### [Requirements]
Give back exactly the lines running from the line that holds "attach(bead, body)" through the line that holds "return line", ends included, and no other lines.

[Start Provided material]

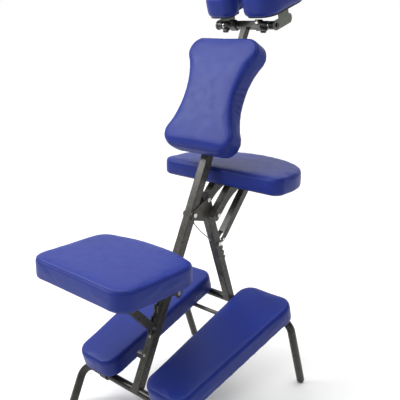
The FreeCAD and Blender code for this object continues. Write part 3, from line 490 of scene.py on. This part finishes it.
def foam_block(name, loop, sides, facing, base, reach, rolls, low_roll):
    """A block over an outline, its upper rim rounded by each point's roll and its lower rim by one radius."""
    bm = bmesh.new()
    rings = []
    for turn in (math.radians(30 * step) for step in range(4)):
        inset, height = low_roll * (1 - math.sin(turn)), base + low_roll * (1 - math.cos(turn))
        rings.append([bm.verts.new(point - side * inset + facing * height) for point, side in zip(loop, sides)])
    for turn in (math.radians(22.5 * step) for step in range(5)):
        ring = []
        for point, side, roll in zip(loop, sides, rolls):
            inset, height = roll * (1 - math.cos(turn)), reach - roll * (1 - math.sin(turn))
            ring.append(bm.verts.new(point - side * inset + facing * height))
        rings.append(ring)
    count = len(loop)
    for lower, upper in zip(rings, rings[1:]):
        for i in range(count):
            j = (i + 1) % count
            bm.faces.new((lower[i], lower[j], upper[j], upper[i]))
    bm.faces.new(rings[0])
    bm.faces.new(rings[-1])
    bmesh.ops.triangulate(bm, faces=[f for f in bm.faces if len(f.verts) > 4])
    return from_bmesh(name, bm, "vinyl")


def inflate(item, pressure, cap, frames=20):
    """Blow the skin up as cloth, with no gravity, and hold every point closer than the cap to where it was."""
    before = positions(item.data)
    modifier = item.modifiers.new("cloth", "CLOTH")
    settings = modifier.settings
    settings.use_pressure = True
    settings.uniform_pressure_force = pressure
    settings.quality = 5
    settings.mass = 0.3
    settings.tension_stiffness = 25
    settings.compression_stiffness = 25
    settings.bending_stiffness = 4
    settings.effector_weights.gravity = 0
    modifier.collision_settings.use_collision = False
    modifier.collision_settings.use_self_collision = False
    modifier.point_cache.frame_start = 1
    modifier.point_cache.frame_end = frames
    scene = bpy.context.scene
    for step in range(1, frames + 1):
        scene.frame_set(step)
    graph = bpy.context.evaluated_depsgraph_get()
    after = positions(item.evaluated_get(graph).data)
    item.modifiers.clear()
    scene.frame_set(1)
    move = after - before
    move *= cap / (cap + np.linalg.norm(move, axis=1, keepdims=True))
    move_to(item.data, before + move)


def cushion(name, node, board, roll=11 * MM, low_roll=5 * MM, pressure=4.0, cap=3 * MM,
            roll_at=None, shape=None):
    """An upholstered pad in the place of its CAD solid: foam under stretched vinyl, with a sewn top edge."""
    facing, middle = pad_axes(node, board)
    source = NODES[node].data
    depths = (positions(source) - np.array(middle)) @ np.array(facing)
    base, reach = depths.min() + LIFT, depths.max()
    loop = resample(slice_loop(source, middle, facing), OUTLINE_STEP)
    sides = loop_sides(loop, facing)
    rolls = [roll_at(point, side) if roll_at else roll for point, side in zip(loop, sides)]
    inner = [point - side * SKIN for point, side in zip(loop, sides)]
    item = foam_block(name, inner, sides, facing, base, reach - SKIN, rolls, low_roll)
    remesh(item, VOXEL)
    smooth(item, 0.5, 3)
    inflate(item, pressure, cap)
    points = positions(item.data)
    depth = (points - np.array(middle)) @ np.array(facing)
    points += np.outer(np.maximum(0, base - depth), np.array(facing))
    move_to(item.data, points)
    smooth(item, 0.4, 2)
    subdivide(item)
    if shape:
        shape(item.data, facing, middle, base, reach)
    path = seam_path(item, loop, sides, facing, reach, rolls)
    press_groove(item.data, path)
    item.data.shade_smooth()
    stitches = [place - slant * THREAD_SINK for place, slant in path]
    seam = tube(f"{name}_seam", stitches, THREAD_RADIUS, "vinyl", closed=True)
    for piece in (item, seam):
        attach(piece, BODY_OF[node])
    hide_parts(node)


def seam_path(item, loop, sides, facing, reach, rolls):
    """Where the sewn edge runs: found on the skin, looking in at the rim on a slant."""
    tree = BVHTree.FromPolygons([v.co for v in item.data.vertices], [p.vertices for p in item.data.polygons])
    path = []
    for point, outward, roll in zip(loop, sides, rolls):
        slant = (outward * 1.1 + facing).normalized()
        inner = point + facing * reach - (outward + facing) * roll
        hit = tree.ray_cast(inner + slant * 0.05, -slant)
        if hit[0] is not None:
            path.append((hit[0], slant))
    return path


def press_groove(mesh, path, width=6 * MM, depth=1.3 * MM):
    """Sink the skin a little along the seam."""
    finder = KDTree(len(path))
    for index, (place, _) in enumerate(path):
        finder.insert(place, index)
    finder.balance()
    for vertex in mesh.vertices:
        _, index, far = finder.find(vertex.co)
        if far < width:
            vertex.co -= path[index][1] * depth * (1 - (far / width) ** 2) ** 2
    mesh.update()


def waist_creases(mesh, facing, middle, base, reach):
    """Pull the chest pad's side walls into the few slanting creases that gather at its waist."""
    points = positions(mesh)
    outward = normals(mesh)
    up = np.array(POST_UP)
    ahead = np.array(facing)
    span = reach - base
    waist = np.array(POST_FOOT) + up * CHEST_WAIST
    along = (points - waist) @ up
    deep = ((points - np.array(middle)) @ ahead - base) / span
    wall = 1 - np.clip(np.abs(outward @ ahead) * 1.6, 0, 1)
    drop = np.zeros(len(points))
    for place, rise, strength in CREASES:
        line = along / MM - place - rise * (deep - 0.5)
        drop += strength * np.exp(-(line / CREASE_WIDTH) ** 2)
    fade = np.clip(np.sin(np.pi * np.clip(deep, 0, 1)), 0, 1) ** 0.7
    points -= outward * (CREASE_DEPTH * drop * fade * wall)[:, None]
    move_to(mesh, points)


def chest_roll(point, side):
    """The chest pad's rim: a wide roll round its lower end, tighter along the rest."""
    downward = max(0.0, -side.dot(Vector(POST_UP)))
    return 11 * MM + 17 * MM * downward ** 2


def cushions():
    """All the chair's pads."""
    cushion("seat_cushion", "seat_pad", "seat_board")
    cushion("armrest_cushion", "armrest_pad", "armrest_board")
    cushion("chest_cushion", "chest_pad", "chest_board", cap=4 * MM, roll_at=chest_roll, shape=waist_creases)
    for name in SIDES:
        cushion(f"knee_cushion_{name}", f"knee_pad_{name}", f"knee_board_{name}")
    cushion("face_pad", "face_cushion", "cradle_board", roll=24 * MM, low_roll=16 * MM, cap=6 * MM)


# ---- Staples, welds and the safety cable ----

CROWN_CORNERS = ((-1, -1), (1, -1), (1, 1), (-1, 1))


def lay_staple(bm, place, way, up):
    """A wire staple's crown, pressed flat on a face: a low bar with sloping ends."""
    across = way.cross(up)
    half_length, half_width, height = 4.5 * MM, 0.5 * MM, 0.7 * MM
    low = [bm.verts.new(place + way * a * half_length + across * b * half_width) for a, b in CROWN_CORNERS]
    high = [bm.verts.new(place + way * a * half_length * 0.86 + across * b * half_width * 0.6 + up * height)
            for a, b in CROWN_CORNERS]
    bm.faces.new(high)
    bm.faces.new(reversed(low))
    for i in range(4):
        j = (i + 1) % 4
        bm.faces.new((low[i], low[j], high[j], high[i]))


def staples(pad, board, spacing=36 * MM, inset=7 * MM):
    """The row of staples that holds a pad's lining to the underside of its board."""
    facing, _ = pad_axes(pad, board)
    mesh = NODES[board].data
    middle = (Vector(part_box(board)[0]) + Vector(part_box(board)[1])) / 2
    under = (positions(mesh) @ np.array(facing)).min()
    loop = resample(slice_loop(mesh, middle, facing), spacing)
    sides = loop_sides(loop, facing)
    bm = bmesh.new()
    for point, side in zip(loop, sides):
        flat = point - side * inset
        place = flat + facing * (under - flat.dot(facing))
        slant = (side.cross(facing) + side * random.uniform(-0.15, 0.15)).normalized()
        lay_staple(bm, place, slant, -facing)
    item = from_bmesh(f"{board}_staples", bm, "zinc", smooth=False)
    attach(item, BODY_OF[board])


def weld_bead(name, body, foot, up, ahead):
    """The rippled fillet weld round a square post's coped foot, where it sits on a leg tube."""
    right = ahead.cross(up)
    half, beads_a_side = POST_HALF, 12
    ring = []
    for turn in range(4):
        for step in range(beads_a_side):
            slide = half * (2 * step / beads_a_side - 1)
            ring.append([(slide, -half), (half, slide), (-slide, half), (-half, -slide)][turn])
    points = []
    for x, y in ring:
        height = math.sqrt(max(0.0, LEG_RADIUS ** 2 - y ** 2))
        points.append(foot + right * x + ahead * y + up * height)
    swell = [1.0 + 0.22 * (index % 2) + random.uniform(-0.08, 0.08) for index in range(len(points))]
    bead = tube(name, points, WELD_RADIUS, "frame_paint", closed=True, swell=swell)
    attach(bead, body)


def nurbs_path(points):
    """The smooth line that control points give, as many points along it."""
    curve = bpy.data.curves.new("route", "CURVE")
    curve.dimensions = "3D"
    curve.resolution_u = 24
    spline = curve.splines.new("NURBS")
    spline.points.add(len(points) - 1)
    for point, place in zip(spline.points, points):
        point.co = (*place, 1)
    spline.order_u = 3
    spline.use_endpoint_u = True
    item = bpy.data.objects.new("route", curve)
    bpy.context.scene.collection.objects.link(item)
    graph = bpy.context.evaluated_depsgraph_get()
    mesh = bpy.data.meshes.new_from_object(item.evaluated_get(graph))
    line = [vertex.co.copy() for vertex in mesh.vertices]
    bpy.data.objects.remove(item)
    bpy.data.meshes.remove(mesh)
    return line


def safety_cable():
    """The thin cable between the two posts: both ends run into their eyes, and it sags a little across the
    hinge.
    """
    reach = POST_HALF + CABLE_LUG - CABLE_IN_LUG
    start = POST_FOOT + POST_AHEAD * reach + POST_UP * CABLE_TOP
    finish = FRONT_FOOT - FRONT_AHEAD * reach + FRONT_UP * CABLE_BOTTOM
    sag = Vector((0, 0, -CABLE_SAG))
    way = (finish - start).normalized()
    line = nurbs_path([start, start.lerp(finish, 1 / 3) + sag, start.lerp(finish, 2 / 3) + sag, finish])
    cable = tube("cable_line", line, CABLE_RADIUS, "steel_cable", sides=16)
    sleeves = []
    for name, end, back in (("post", line[0], way), ("front_post", line[-1], -way)):
        places = [end + back * d * MM for d in (1.0, 4.2, 4.8, 14.0, 14.6)]
        sleeves.append(tube(f"cable_sleeve_{name}", places, SLEEVE_RADIUS, "steel_cable", sides=16,
                            swell=[0.8, 0.85, 1.0, 1.0, 0.7]))
    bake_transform(cable)
    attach(sleeves[0], "main_frame")
    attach(sleeves[1], "front_frame")
    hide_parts("safety_cable")


def fixings():
    """The small metal pieces that finish the frame and the pads."""
    staples("seat_pad", "seat_board")
    staples("armrest_pad", "armrest_board")
    staples("chest_pad", "chest_board")
    staples("face_cushion", "cradle_board")
    for name in SIDES:
        staples(f"knee_pad_{name}", f"knee_board_{name}")
    weld_bead("post_weld", "main_frame", POST_FOOT, POST_UP, POST_AHEAD)
    weld_bead("front_post_weld", "front_frame", FRONT_FOOT, FRONT_UP, FRONT_AHEAD)
    safety_cable()


# ---- Floor, light and camera ----

def floor():
    """A plain pale floor."""
    bm = bmesh.new()
    bmesh.ops.create_grid(bm, x_segments=1, y_segments=1, size=60)
    mesh = bpy.data.meshes.new("floor")
    bm.to_mesh(mesh)
    bm.free()
    item = bpy.data.objects.new("floor", mesh)
    bpy.context.scene.collection.objects.link(item)
    material, tree, shader = new_material("pale_floor")
    tone = noise_field(tree, coordinates(tree), 3.0, 2.0)
    tree.links.new(ramp(tree, tone, [(0.3, 0.79), (0.7, 0.80)]), shader.inputs["Base Color"])
    shader.inputs["Roughness"].default_value = 0.9
    shader.inputs["Specular IOR Level"].default_value = 0.1
    mesh.materials.append(material)


def sun(name, towards, strength, spread):
    """A broad distant light that shines in a direction."""
    light = bpy.data.lights.new(name, "SUN")
    light.energy = strength
    light.angle = math.radians(spread)
    item = bpy.data.objects.new(name, light)
    item.rotation_euler = Vector(towards).to_track_quat("-Z", "Y").to_euler()
    bpy.context.scene.collection.objects.link(item)


def softbox(name, place, target, size, power):
    """A square softbox at a place, turned to a target."""
    light = bpy.data.lights.new(name, "AREA")
    light.size = size
    light.energy = power
    item = bpy.data.objects.new(name, light)
    item.location = place
    item.rotation_euler = (Vector(target) - Vector(place)).to_track_quat("-Z", "Y").to_euler()
    bpy.context.scene.collection.objects.link(item)


def lighting():
    """Soft studio light: a broad key from overhead, a high softbox, a smaller one whose sheen runs down the
    sloping post, and a white surround that dims towards the near side."""
    bpy.context.scene.view_settings.view_transform = "Standard"
    surround = bpy.data.worlds.new("studio")
    bpy.context.scene.world = surround
    surround.use_nodes = True
    tree = surround.node_tree
    direction = tree.nodes.new("ShaderNodeTexCoord")
    facing = tree.nodes.new("ShaderNodeVectorMath")
    facing.operation = "DOT_PRODUCT"
    facing.inputs[1].default_value = (-0.6, 0.7, 0.0)
    tree.links.new(direction.outputs["Generated"], facing.inputs[0])
    half_turned = arithmetic(tree, "ADD", arithmetic(tree, "MULTIPLY", facing.outputs["Value"], 0.5), 0.5)
    shade = ramp(tree, half_turned, [(0.48, 0.22), (0.9, 1.0)])
    tree.links.new(shade, tree.nodes["Background"].inputs["Color"])
    tree.nodes["Background"].inputs["Strength"].default_value = 1.0
    sun("key", (0.05, 0.06, -0.99), 2.9, 75)
    softbox("high_box", (-0.9, -1.25, 3.3), (0, 0, 0.8), 1.7, 30)
    softbox("left_strip", (-1.92, -1.70, 2.62), (0, 0.15, 0.95), 0.8, 60)


# The camera's place, and how it is turned, come from the view's azimuth and its angle below the level.
CAMERA_PLACE = (1.2051, -1.3417, 1.2657)
CAMERA_AZIMUTH = 40.84
CAMERA_DOWN = 16.73
CAMERA_LENS = 52.37


def camera():
    """The camera, set at the view that the chair is seen from."""
    lens = bpy.data.cameras.new("camera")
    lens.lens = CAMERA_LENS
    lens.sensor_width = 36
    item = bpy.data.objects.new("camera", lens)
    item.location = CAMERA_PLACE
    item.rotation_euler = (math.radians(90 - CAMERA_DOWN), 0, math.radians(CAMERA_AZIMUTH))
    bpy.context.scene.collection.objects.link(item)
    bpy.context.scene.camera = item


camera()
finish_cad_nodes()
cushions()
fixings()
floor()
lighting()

[End Provided material]

### [Complete response]
    attach(bead, body)


def nurbs_path(points):
    """The smooth line that control points give, as many points along it."""
    curve = bpy.data.curves.new("route", "CURVE")
    curve.dimensions = "3D"
    curve.resolution_u = 24
    spline = curve.splines.new("NURBS")
    spline.points.add(len(points) - 1)
    for point, place in zip(spline.points, points):
        point.co = (*place, 1)
    spline.order_u = 3
    spline.use_endpoint_u = True
    item = bpy.data.objects.new("route", curve)
    bpy.context.scene.collection.objects.link(item)
    graph = bpy.context.evaluated_depsgraph_get()
    mesh = bpy.data.meshes.new_from_object(item.evaluated_get(graph))
    line = [vertex.co.copy() for vertex in mesh.vertices]
    bpy.data.objects.remove(item)
    bpy.data.meshes.remove(mesh)
    return line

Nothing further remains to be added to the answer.